### What the task requires
Extract all of the entries and give them again, word for word.

◆ ◆ ◆ ◆ ◆

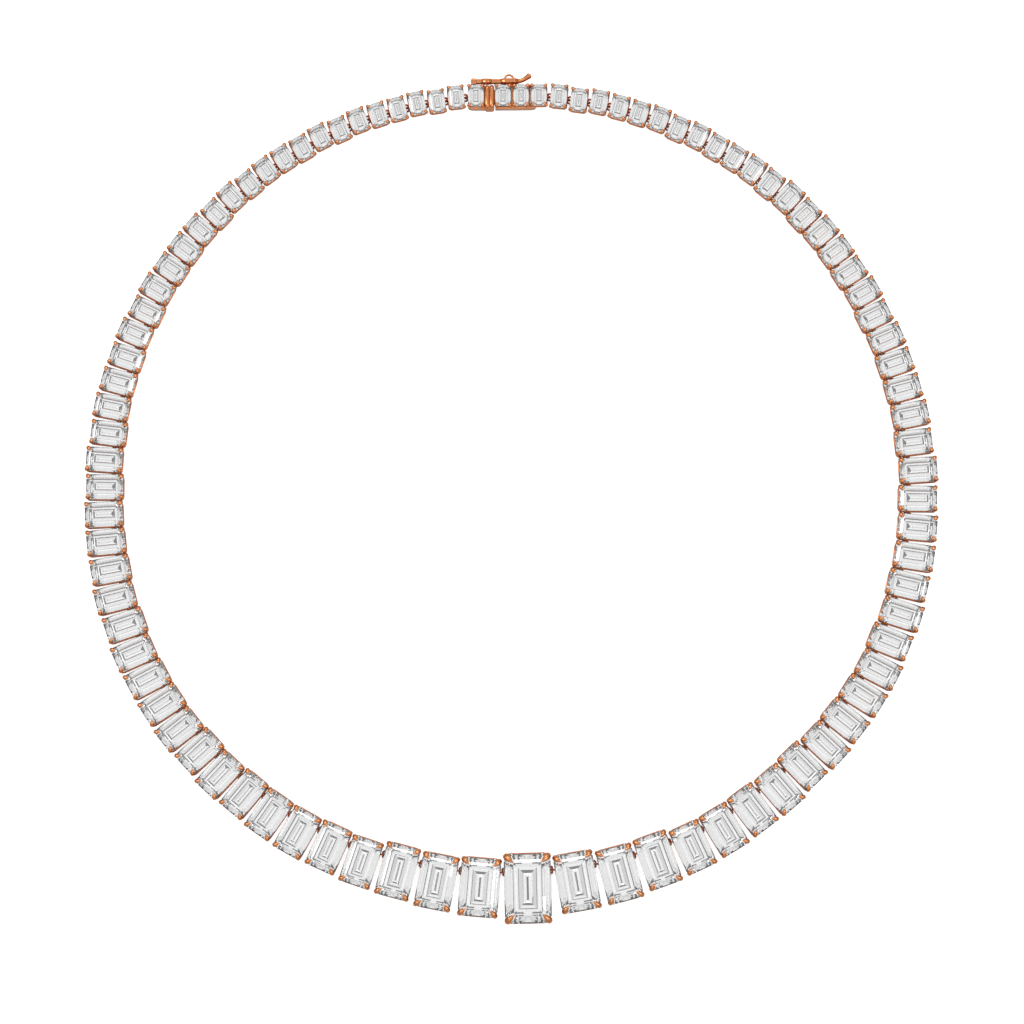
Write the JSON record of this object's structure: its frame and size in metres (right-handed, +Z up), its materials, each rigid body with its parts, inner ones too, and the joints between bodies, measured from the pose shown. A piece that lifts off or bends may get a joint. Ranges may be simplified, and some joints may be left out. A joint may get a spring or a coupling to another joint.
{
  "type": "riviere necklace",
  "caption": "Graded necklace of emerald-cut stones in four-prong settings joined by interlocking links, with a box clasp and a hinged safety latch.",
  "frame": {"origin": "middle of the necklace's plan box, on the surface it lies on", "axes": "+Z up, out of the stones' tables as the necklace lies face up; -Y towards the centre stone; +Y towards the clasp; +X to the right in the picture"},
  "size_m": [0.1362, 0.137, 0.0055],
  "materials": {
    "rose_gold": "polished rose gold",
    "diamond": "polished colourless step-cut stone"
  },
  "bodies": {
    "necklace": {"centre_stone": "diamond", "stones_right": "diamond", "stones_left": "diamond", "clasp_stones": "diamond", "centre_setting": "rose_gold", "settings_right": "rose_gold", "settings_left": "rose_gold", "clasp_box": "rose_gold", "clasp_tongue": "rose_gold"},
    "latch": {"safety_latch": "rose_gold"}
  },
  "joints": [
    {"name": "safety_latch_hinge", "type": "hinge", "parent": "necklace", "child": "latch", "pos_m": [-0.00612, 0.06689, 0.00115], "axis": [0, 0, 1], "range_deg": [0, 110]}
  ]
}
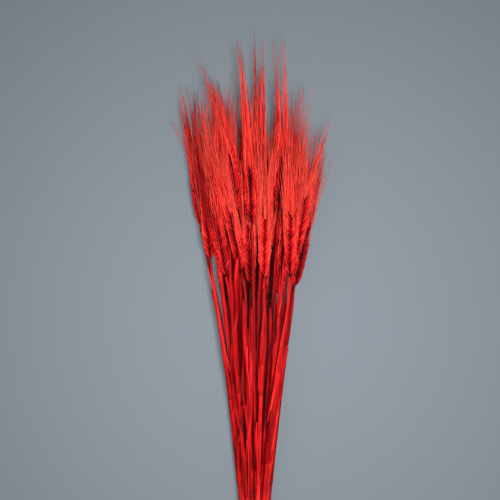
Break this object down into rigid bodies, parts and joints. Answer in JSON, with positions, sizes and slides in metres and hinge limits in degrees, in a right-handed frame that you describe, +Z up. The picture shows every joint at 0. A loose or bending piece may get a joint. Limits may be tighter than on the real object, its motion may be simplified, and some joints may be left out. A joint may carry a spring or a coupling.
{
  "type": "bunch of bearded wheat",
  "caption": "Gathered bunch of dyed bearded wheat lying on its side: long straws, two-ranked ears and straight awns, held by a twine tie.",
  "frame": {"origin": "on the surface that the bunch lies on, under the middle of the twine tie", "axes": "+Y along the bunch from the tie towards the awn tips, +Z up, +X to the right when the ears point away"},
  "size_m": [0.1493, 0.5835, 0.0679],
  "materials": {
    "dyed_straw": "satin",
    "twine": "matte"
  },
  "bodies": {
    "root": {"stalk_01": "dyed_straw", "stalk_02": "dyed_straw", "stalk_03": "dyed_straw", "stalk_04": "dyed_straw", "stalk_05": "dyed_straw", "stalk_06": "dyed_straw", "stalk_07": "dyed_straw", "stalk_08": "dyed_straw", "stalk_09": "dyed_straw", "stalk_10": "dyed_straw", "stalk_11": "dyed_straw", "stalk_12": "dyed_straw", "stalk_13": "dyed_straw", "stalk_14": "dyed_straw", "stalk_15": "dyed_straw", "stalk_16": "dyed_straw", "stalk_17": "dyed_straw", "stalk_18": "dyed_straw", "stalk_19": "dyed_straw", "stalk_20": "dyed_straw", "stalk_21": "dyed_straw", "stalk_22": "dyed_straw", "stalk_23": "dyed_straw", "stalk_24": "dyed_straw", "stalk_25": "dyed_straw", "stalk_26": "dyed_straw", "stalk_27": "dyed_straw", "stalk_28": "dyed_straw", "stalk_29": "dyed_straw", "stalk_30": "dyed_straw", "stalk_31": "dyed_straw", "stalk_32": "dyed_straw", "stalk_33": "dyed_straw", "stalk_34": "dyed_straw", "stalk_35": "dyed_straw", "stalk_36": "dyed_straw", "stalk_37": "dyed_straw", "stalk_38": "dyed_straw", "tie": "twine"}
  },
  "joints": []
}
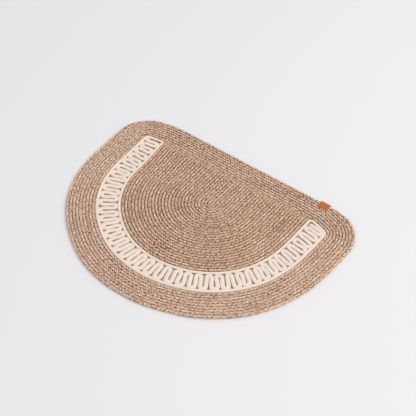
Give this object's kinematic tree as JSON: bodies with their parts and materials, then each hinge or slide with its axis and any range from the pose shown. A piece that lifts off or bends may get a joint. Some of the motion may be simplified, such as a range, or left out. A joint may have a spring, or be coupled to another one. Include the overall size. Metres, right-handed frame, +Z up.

◆ ◆ ◆ ◆ ◆

### Solution for this problem
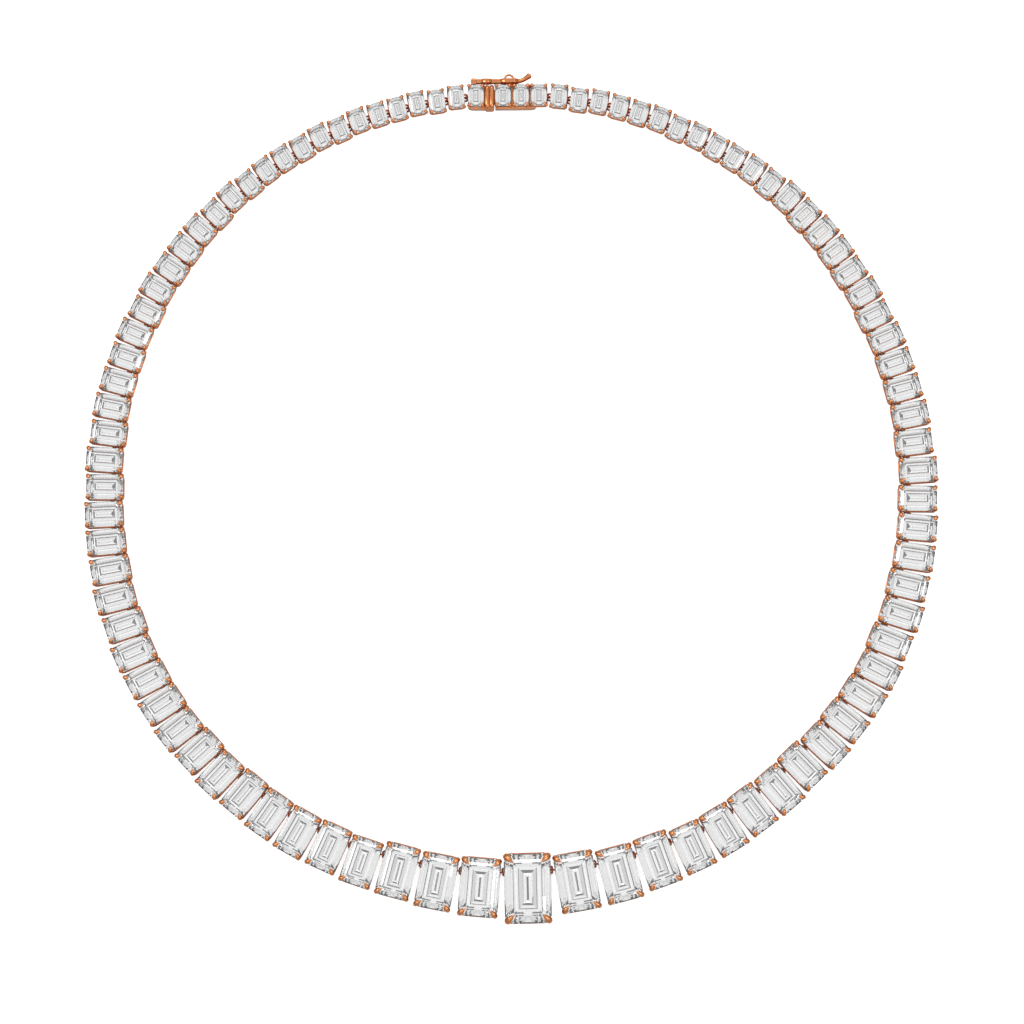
Write the JSON record of this object's structure: its frame and size in metres (right-handed, +Z up), its materials, each rigid body with its parts, inner ones too, and the joints between bodies, measured from the pose shown. A piece that lifts off or bends may get a joint. Ranges may be simplified, and some joints may be left out. A joint may get a spring or a coupling to another joint.
{
  "type": "riviere necklace",
  "caption": "Graded necklace of emerald-cut stones in four-prong settings joined by interlocking links, with a box clasp and a hinged safety latch.",
  "frame": {"origin": "middle of the necklace's plan box, on the surface it lies on", "axes": "+Z up, out of the stones' tables as the necklace lies face up; -Y towards the centre stone; +Y towards the clasp; +X to the right in the picture"},
  "size_m": [0.1362, 0.137, 0.0055],
  "materials": {
    "rose_gold": "polished rose gold",
    "diamond": "polished colourless step-cut stone"
  },
  "bodies": {
    "necklace": {"centre_stone": "diamond", "stones_right": "diamond", "stones_left": "diamond", "clasp_stones": "diamond", "centre_setting": "rose_gold", "settings_right": "rose_gold", "settings_left": "rose_gold", "clasp_box": "rose_gold", "clasp_tongue": "rose_gold"},
    "latch": {"safety_latch": "rose_gold"}
  },
  "joints": [
    {"name": "safety_latch_hinge", "type": "hinge", "parent": "necklace", "child": "latch", "pos_m": [-0.00612, 0.06689, 0.00115], "axis": [0, 0, 1], "range_deg": [0, 110]}
  ]
}
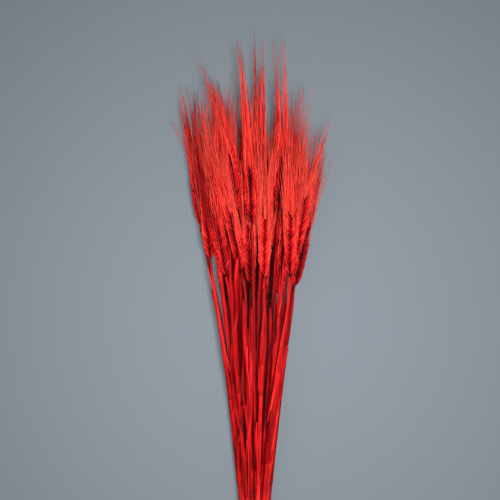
Break this object down into rigid bodies, parts and joints. Answer in JSON, with positions, sizes and slides in metres and hinge limits in degrees, in a right-handed frame that you describe, +Z up. The picture shows every joint at 0. A loose or bending piece may get a joint. Limits may be tighter than on the real object, its motion may be simplified, and some joints may be left out. A joint may carry a spring or a coupling.
{
  "type": "bunch of bearded wheat",
  "caption": "Gathered bunch of dyed bearded wheat lying on its side: long straws, two-ranked ears and straight awns, held by a twine tie.",
  "frame": {"origin": "on the surface that the bunch lies on, under the middle of the twine tie", "axes": "+Y along the bunch from the tie towards the awn tips, +Z up, +X to the right when the ears point away"},
  "size_m": [0.1493, 0.5835, 0.0679],
  "materials": {
    "dyed_straw": "satin",
    "twine": "matte"
  },
  "bodies": {
    "root": {"stalk_01": "dyed_straw", "stalk_02": "dyed_straw", "stalk_03": "dyed_straw", "stalk_04": "dyed_straw", "stalk_05": "dyed_straw", "stalk_06": "dyed_straw", "stalk_07": "dyed_straw", "stalk_08": "dyed_straw", "stalk_09": "dyed_straw", "stalk_10": "dyed_straw", "stalk_11": "dyed_straw", "stalk_12": "dyed_straw", "stalk_13": "dyed_straw", "stalk_14": "dyed_straw", "stalk_15": "dyed_straw", "stalk_16": "dyed_straw", "stalk_17": "dyed_straw", "stalk_18": "dyed_straw", "stalk_19": "dyed_straw", "stalk_20": "dyed_straw", "stalk_21": "dyed_straw", "stalk_22": "dyed_straw", "stalk_23": "dyed_straw", "stalk_24": "dyed_straw", "stalk_25": "dyed_straw", "stalk_26": "dyed_straw", "stalk_27": "dyed_straw", "stalk_28": "dyed_straw", "stalk_29": "dyed_straw", "stalk_30": "dyed_straw", "stalk_31": "dyed_straw", "stalk_32": "dyed_straw", "stalk_33": "dyed_straw", "stalk_34": "dyed_straw", "stalk_35": "dyed_straw", "stalk_36": "dyed_straw", "stalk_37": "dyed_straw", "stalk_38": "dyed_straw", "tie": "twine"}
  },
  "joints": []
}
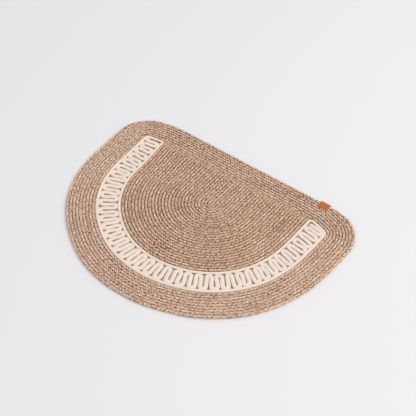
Give this object's kinematic tree as JSON: bodies with their parts and materials, then each hinge or slide with its axis and any range from the pose shown. A piece that lifts off or bends may get a joint. Some of the motion may be simplified, such as a range, or left out. A joint may have a spring, or be coupled to another one. Include the overall size. Metres, right-handed frame, +Z up.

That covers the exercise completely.